Back ten years ago, when I was struggling with severe depression, I asked over and over, God, why me?  A therapist turned the question around on me, in a way that was powerful even though I resented it: Why not you?  He had a point.  Everyone has a struggle, everyone has some form of pain or suffering.  One person’s may be rheumatoid arthritis; another may struggle with alcoholism; another lost her legs in a car accident; mine, at the time, was depression.  Today, mine is EDS, which is invisible just like depression is, but still has measurable effects on me.  I guess it is a measure of my growth in the last ten years, but I have not found myself asking why me? this time.  I have asked God simply why?, but I don’t know whether any human can really know or understand the answer to this question.
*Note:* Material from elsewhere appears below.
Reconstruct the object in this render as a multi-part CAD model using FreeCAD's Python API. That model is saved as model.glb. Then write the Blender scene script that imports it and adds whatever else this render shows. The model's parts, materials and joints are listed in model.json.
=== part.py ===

Right now, I’m experiencing pain in every part of my body.  Did you know that your toes have knuckles, too?  Or that the knuckle joints at the base of your fingers could hurt?  How on earth do you rest your hip and sacro-iliac joints, so that they are completely neutral?  It amazes me, sometimes, how many different places I can feel the pain.  I know that both of my elbows have subluxed, as well as both wrists, both shoulders, and something in the hip/SI region on both sides as well.  My ankles and knees are aching, and may be out of place as well.  Thankfully, my doctor wrote an order yesterday for me to see my physical therapist again, a couple times a month, so that he can put all my joints back into place on a regular basis.  We are both hoping that this will keep the worst of the pain down and help us avoid complications and aggravations from a joint being subluxed for a long time.

In addition to icing my neck and back, I’m wearing my wrist splints again and thinking about ordering ring splints for my fingers.  I wish I had more of the long-lasting cold packs – I have two that the surgical center gave me after my rotator cuff repair last summer, and they stay cold for about eight hours each.  Of course, the sleeve for them is designed for the shoulder, and doesn’t work quite as well for other body parts, in terms of being able to attach the ice pack and leave it alone for a couple hours without having to adjust it.  But I’ll look for some other solutions, and see what I can find.

In the meantime, I would like to find someone to help me with some of the cognitive and emotional aspects of the chronic pain, to help me find techniques to settle my thoughts and feelings when I become frustrated or even despondent.  I have a therapist I’ve worked with before, and I’ll probably call him first, but I don’t know how much he knows about the cognitive and emotional and spiritual aspects of pain.  Of course, this is just one more time commitment, one more thing to take me away from work and home… and one more monetary cost from this disorder, along with the prescriptions, the copayments, the prolotherapy that is not covered by insurance, the ice packs, the splints and wraps, the ergonomic devices.

Ah well.  I’m sore, and I’m sleepy now from my meds, so I need to take a nap.  Yes, a nap, barely two and a half hours after getting up.  But that’s how this goes sometimes.

Today, I am grateful for ice packs and pain relievers, and the support of those who care for me.  Be at peace, my friends.


3 thoughts on “Pain and Recovery

  1. In England, by far the best therapists, doctors, nurses and chaplains for the psychological alleviation of pain are attached to Christian hospices. In England hospices are not places you go to to die – they are places dedicated to maximising quality of life. I would suggest you ask for a referral off your consultant or contact your local chaplain.